Larry Summers has been talking about Central Bank independence, and it is certainly about time, but his proposals do not go far enough. The issue should be included in the terms of reference for a Banking Royal Commission. Click here for link to the Macrobusiness post.
Central Bank independence would be much less damaging if the role of the central bank was more limited.
There is a role for an independent organisation to measure inflation / deflation – using a range of measures – and to advise the government on the stance of fiscal policy required to maintain a stable currency.
Independent and empirically based advice as to whether a deficit or surplus is required for the year ahead would be of real value. The government would then be free to pursue its mandate within that budgetary constraint.
However, the current role for a central bank like the RBA is fundamentally misconceived and quite clearly a failure.
The idea that the RBA and APRA should try to manage the allocation of resources in the economy by controlling the price and access to public money created by private banks is a proven failure on multiple levels.
The most fundamental problem is that the recipients of ADI created money are generally existing asset owners (as banks require those assets to be pledged as security) and that means that asset prices inevitably get pumped. Which means the asset owners get richer and the asset less become relatively poorer.

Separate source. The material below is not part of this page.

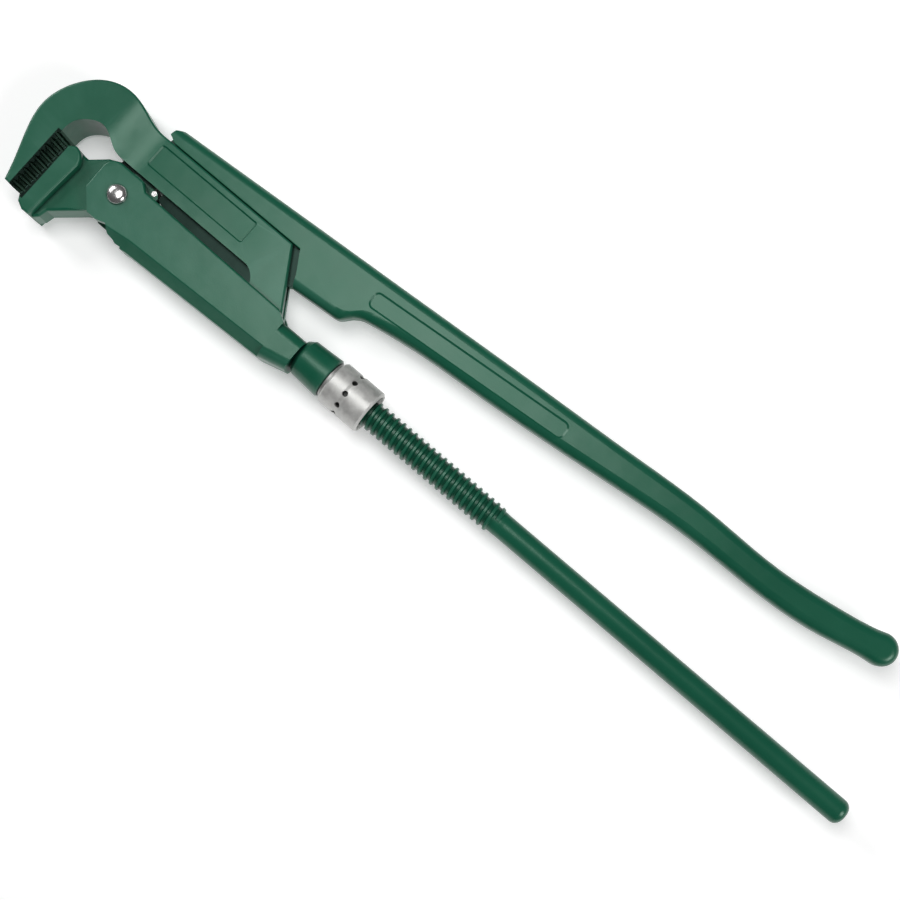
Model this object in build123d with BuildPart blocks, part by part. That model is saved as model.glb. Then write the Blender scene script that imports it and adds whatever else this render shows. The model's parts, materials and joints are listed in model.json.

Rising inequality? You can blame the current model of central bank independence for that.
Not only are asset prices being pumped by the ADI created money but it stagnates in the economy in the bank accounts of the few rather than the many.
You could not invent a more dysfunctional and ineffective monetary system if you tried to.
The ideology behind the current system is simple. Money creation should not be in the hands of the government and the way to do that is to DEMAND balanced budgets – if not every year then over the cycle. Instead as much new public money creation as possible is to be restricted to the credit creation activities of the ADIs aka private licensed banks.
And to make sure this ideological ‘theft’ of the commons (control of public money) cannot be unwound, the ‘regulation’ of this extraordinary privatisation project would be made ‘independent’ and given to the RBA and APRA.
So if you think the system is rigged to pump up house prices and it has gotten worse since central bank ‘independence’ you are not mistaken. It is baked in.
Larry is right to be arguing that “We need to talk about Central Bank independence” but it is the role of central banks in our current monetary system we need to talk about rather than independence specifically.